▶ [PROBLEM DETAILS]:
Extract the data exactly, missing nothing.

▶ [DATA SHOWN]:
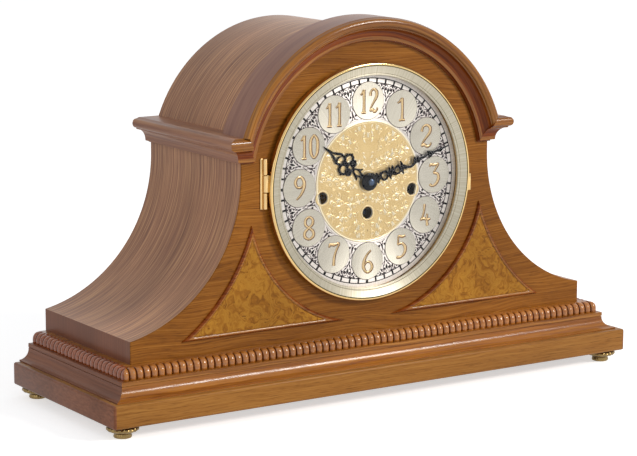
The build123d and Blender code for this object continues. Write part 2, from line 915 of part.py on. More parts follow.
# Fixed half of the bezel hinge: a leaf on the panel, two knuckles and the pin through all three
with BuildPart() as bezel_hinge_bracket:
    with BuildSketch(Plane.XY.offset(hinge_z - hinge_length / 2)):
        with Locations((hinge_x, hinge_y)):
            Circle(hinge_knuckle_radius)
        with Locations((hinge_x, case_front)):
            Rectangle(hinge_leaf_width, hinge_leaf_thickness, align=(Align.MAX, Align.MAX))
    extrude(amount=hinge_length)
    with BuildSketch(Plane.XY.offset(hinge_z - knuckle / 2 - moving_gap)):
        with Locations((hinge_x, hinge_y)):
            Circle(hinge_knuckle_radius + moving_gap)
        with Locations((hinge_x, hinge_y)):
            Rectangle(hinge_knuckle_radius * 2, bezel_depth * 2, align=(Align.MIN, Align.CENTER))
    extrude(amount=knuckle + 2 * moving_gap, mode=Mode.SUBTRACT)
    with BuildSketch(Plane.XY.offset(hinge_z - hinge_length / 2)):
        with Locations((hinge_x, hinge_y)):
            Circle(hinge_pin_radius)
    extrude(amount=hinge_length)
save(bezel_hinge_bracket, "bezel_hinge_bracket")


# Toothed wheels: straight-flanked teeth on a root circle
def gear_outline(teeth, module, phase):
    """Outline points of a wheel with a tooth centred on the phase angle, in degrees."""
    pitch_radius = teeth * module / 2
    root = pitch_radius - tooth_dedendum * module
    tip = pitch_radius + tooth_addendum * module
    step = 2 * pi / teeth
    points = []
    for tooth in range(teeth):
        middle = radians(phase) + tooth * step
        for radius, share in (
            (root, -tooth_root_share),
            (tip, -tooth_tip_share),
            (tip, tooth_tip_share),
            (root, tooth_root_share),
        ):
            turn = middle + share * step
            points.append((radius * cos(turn), radius * sin(turn)))
    return points


def toward(here, there):
    """Direction from one arbor to another, in degrees."""
    return degrees(atan2(there[1] - here[1], there[0] - here[0]))


def mating_phase(here, there, teeth):
    """Phase that puts a gap of this wheel at the mate's tooth."""
    return toward(here, there) + 180 / teeth


def at(place, y):
    """Plane facing the front at an arbor's place, given from the dial centre."""
    return front_plane(y, place[0], dial_z + place[1])


# Places of the arbors, from the dial centre
centre = (0, 0)
time_place = winding_places[1]
third_place = (-third_x, third_z)
escape_place = (-escape_x, escape_z)
motion_place = (
    motion_distance * cos(radians(motion_direction)),
    motion_distance * sin(radians(motion_direction)),
)
side_wheel_place = (side_wheel_x, side_wheel_z)
hammer_place = (hammer_arbor_x, -hammer_arbor_drop)
pillar_places = [
    (side * x, z)
    for side in (-1, 1)
    for x, z in ((upper_pillar_x, upper_pillar_z), (lower_pillar_x, -lower_pillar_z))
]

great_module = 2 * winding_middle_drop / (great_teeth + centre_leaves)
centre_module = 2 * hypot(*third_place) / (centre_teeth + third_leaves)
third_module = (
    2
    * hypot(escape_place[0] - third_place[0], escape_place[1] - third_place[1])
    / (third_teeth + escape_leaves)
)
cannon_module = 2 * motion_distance / (cannon_leaves + motion_teeth)
hour_module = 2 * motion_distance / (motion_leaves + hour_teeth)
side_module = (
    2
    * hypot(side_wheel_x - winding_side_x, side_wheel_z + winding_side_drop)
    / (side_great_teeth + side_wheel_teeth)
)

# Planes of the wheels, measured along Y from the plates
great_back = inner_front + end_shake + wheel_thickness
barrel_back = great_back + barrel_length
centre_wheel_back = plate_rear - end_shake
third_wheel_back = centre_wheel_back - pinion_length - wheel_thickness
escape_wheel_back = third_wheel_back - pinion_length - wheel_thickness
cannon_back = plate_front - end_shake
motion_wheel_back = cannon_back - end_shake
hour_wheel_back = motion_wheel_back - wheel_thickness - pinion_length / 2

# Movement plates with a bore for each arbor
def plate_sketch(face):
    """Sketch of a movement plate on a plane at depth face."""
    with BuildSketch(front_plane(face, 0, dial_z)) as outline:
        with Locations((0, (plate_top - plate_bottom) / 2)):
            RectangleRounded(2 * plate_half_width, plate_top + plate_bottom, plate_corner_radius)
        with Locations(*winding_places):
            Circle(winding_arbor_radius + running_gap, mode=Mode.SUBTRACT)
        with Locations(third_place, escape_place, side_wheel_place):
            Circle(pivot_radius + running_gap, mode=Mode.SUBTRACT)
        with Locations(centre):
            Circle(arbor_radius + running_gap, mode=Mode.SUBTRACT)
    return outline.sketch


# The front plate carries the stud of the motion work
stud_length = plate_front - hour_wheel_back + wheel_thickness + pinion_length
with BuildPart() as movement_front_plate:
    add(plate_sketch(inner_front))
    extrude(amount=plate_thickness, dir=(0, -1, 0))
    with BuildSketch(at(motion_place, plate_front)):
        Circle(pivot_radius)
    extrude(amount=stud_length)
save(movement_front_plate, "movement_front_plate")

# The back plate carries the four riveted pillars and the rod that the hammers turn on
with BuildPart() as movement_back_plate:
    add(plate_sketch(movement_back))
    extrude(amount=plate_thickness, dir=(0, -1, 0))
    with BuildSketch(front_plane(plate_rear, 0, dial_z)):
        with Locations(*pillar_places):
            Circle(pillar_radius)
        with Locations(hammer_place):
            Circle(pivot_radius)
    extrude(amount=plate_spacing)
save(movement_back_plate, "movement_back_plate")

# Two straps carry the movement from posts on the back of the front panel
strap_front = plate_front - strap_thickness
with BuildPart() as movement_straps:
    with BuildSketch(front_plane(plate_front, 0, dial_z)):
        for level in (strap_top, -strap_bottom):
            with Locations((0, level)):
                Rectangle(2 * strap_half_length, strap_height)
    extrude(amount=strap_thickness)
    with BuildSketch(front_plane(strap_front, 0, dial_z)):
        for level in (strap_top, -strap_bottom):
            for side in (-1, 1):
                with Locations((side * (strap_half_length - strap_post_radius), level)):
                    Circle(strap_post_radius)
    extrude(amount=strap_front - panel_back)
save(movement_straps, "movement_straps")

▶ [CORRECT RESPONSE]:
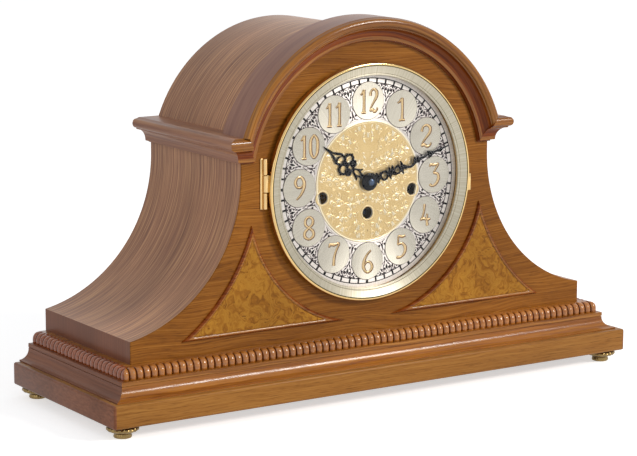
The build123d and Blender code for this object continues. Write part 2, from line 915 of part.py on. More parts follow.
# Fixed half of the bezel hinge: a leaf on the panel, two knuckles and the pin through all three
with BuildPart() as bezel_hinge_bracket:
    with BuildSketch(Plane.XY.offset(hinge_z - hinge_length / 2)):
        with Locations((hinge_x, hinge_y)):
            Circle(hinge_knuckle_radius)
        with Locations((hinge_x, case_front)):
            Rectangle(hinge_leaf_width, hinge_leaf_thickness, align=(Align.MAX, Align.MAX))
    extrude(amount=hinge_length)
    with BuildSketch(Plane.XY.offset(hinge_z - knuckle / 2 - moving_gap)):
        with Locations((hinge_x, hinge_y)):
            Circle(hinge_knuckle_radius + moving_gap)
        with Locations((hinge_x, hinge_y)):
            Rectangle(hinge_knuckle_radius * 2, bezel_depth * 2, align=(Align.MIN, Align.CENTER))
    extrude(amount=knuckle + 2 * moving_gap, mode=Mode.SUBTRACT)
    with BuildSketch(Plane.XY.offset(hinge_z - hinge_length / 2)):
        with Locations((hinge_x, hinge_y)):
            Circle(hinge_pin_radius)
    extrude(amount=hinge_length)
save(bezel_hinge_bracket, "bezel_hinge_bracket")


# Toothed wheels: straight-flanked teeth on a root circle
def gear_outline(teeth, module, phase):
    """Outline points of a wheel with a tooth centred on the phase angle, in degrees."""
    pitch_radius = teeth * module / 2
    root = pitch_radius - tooth_dedendum * module
    tip = pitch_radius + tooth_addendum * module
    step = 2 * pi / teeth
    points = []
    for tooth in range(teeth):
        middle = radians(phase) + tooth * step
        for radius, share in (
            (root, -tooth_root_share),
            (tip, -tooth_tip_share),
            (tip, tooth_tip_share),
            (root, tooth_root_share),
        ):
            turn = middle + share * step
            points.append((radius * cos(turn), radius * sin(turn)))
    return points


def toward(here, there):
    """Direction from one arbor to another, in degrees."""
    return degrees(atan2(there[1] - here[1], there[0] - here[0]))


def mating_phase(here, there, teeth):
    """Phase that puts a gap of this wheel at the mate's tooth."""
    return toward(here, there) + 180 / teeth


def at(place, y):
    """Plane facing the front at an arbor's place, given from the dial centre."""
    return front_plane(y, place[0], dial_z + place[1])


# Places of the arbors, from the dial centre
centre = (0, 0)
time_place = winding_places[1]
third_place = (-third_x, third_z)
escape_place = (-escape_x, escape_z)
motion_place = (
    motion_distance * cos(radians(motion_direction)),
    motion_distance * sin(radians(motion_direction)),
)
side_wheel_place = (side_wheel_x, side_wheel_z)
hammer_place = (hammer_arbor_x, -hammer_arbor_drop)
pillar_places = [
    (side * x, z)
    for side in (-1, 1)
    for x, z in ((upper_pillar_x, upper_pillar_z), (lower_pillar_x, -lower_pillar_z))
]

great_module = 2 * winding_middle_drop / (great_teeth + centre_leaves)
centre_module = 2 * hypot(*third_place) / (centre_teeth + third_leaves)
third_module = (
    2
    * hypot(escape_place[0] - third_place[0], escape_place[1] - third_place[1])
    / (third_teeth + escape_leaves)
)
cannon_module = 2 * motion_distance / (cannon_leaves + motion_teeth)
hour_module = 2 * motion_distance / (motion_leaves + hour_teeth)
side_module = (
    2
    * hypot(side_wheel_x - winding_side_x, side_wheel_z + winding_side_drop)
    / (side_great_teeth + side_wheel_teeth)
)

# Planes of the wheels, measured along Y from the plates
great_back = inner_front + end_shake + wheel_thickness
barrel_back = great_back + barrel_length
centre_wheel_back = plate_rear - end_shake
third_wheel_back = centre_wheel_back - pinion_length - wheel_thickness
escape_wheel_back = third_wheel_back - pinion_length - wheel_thickness
cannon_back = plate_front - end_shake
motion_wheel_back = cannon_back - end_shake
hour_wheel_back = motion_wheel_back - wheel_thickness - pinion_length / 2

# Movement plates with a bore for each arbor
def plate_sketch(face):
    """Sketch of a movement plate on a plane at depth face."""
    with BuildSketch(front_plane(face, 0, dial_z)) as outline:
        with Locations((0, (plate_top - plate_bottom) / 2)):
            RectangleRounded(2 * plate_half_width, plate_top + plate_bottom, plate_corner_radius)
        with Locations(*winding_places):
            Circle(winding_arbor_radius + running_gap, mode=Mode.SUBTRACT)
        with Locations(third_place, escape_place, side_wheel_place):
            Circle(pivot_radius + running_gap, mode=Mode.SUBTRACT)
        with Locations(centre):
            Circle(arbor_radius + running_gap, mode=Mode.SUBTRACT)
    return outline.sketch


# The front plate carries the stud of the motion work
stud_length = plate_front - hour_wheel_back + wheel_thickness + pinion_length
with BuildPart() as movement_front_plate:
    add(plate_sketch(inner_front))
    extrude(amount=plate_thickness, dir=(0, -1, 0))
    with BuildSketch(at(motion_place, plate_front)):
        Circle(pivot_radius)
    extrude(amount=stud_length)
save(movement_front_plate, "movement_front_plate")

# The back plate carries the four riveted pillars and the rod that the hammers turn on
with BuildPart() as movement_back_plate:
    add(plate_sketch(movement_back))
    extrude(amount=plate_thickness, dir=(0, -1, 0))
    with BuildSketch(front_plane(plate_rear, 0, dial_z)):
        with Locations(*pillar_places):
            Circle(pillar_radius)
        with Locations(hammer_place):
            Circle(pivot_radius)
    extrude(amount=plate_spacing)
save(movement_back_plate, "movement_back_plate")

# Two straps carry the movement from posts on the back of the front panel
strap_front = plate_front - strap_thickness
with BuildPart() as movement_straps:
    with BuildSketch(front_plane(plate_front, 0, dial_z)):
        for level in (strap_top, -strap_bottom):
            with Locations((0, level)):
                Rectangle(2 * strap_half_length, strap_height)
    extrude(amount=strap_thickness)
    with BuildSketch(front_plane(strap_front, 0, dial_z)):
        for level in (strap_top, -strap_bottom):
            for side in (-1, 1):
                with Locations((side * (strap_half_length - strap_post_radius), level)):
                    Circle(strap_post_radius)
    extrude(amount=strap_front - panel_back)
save(movement_straps, "movement_straps")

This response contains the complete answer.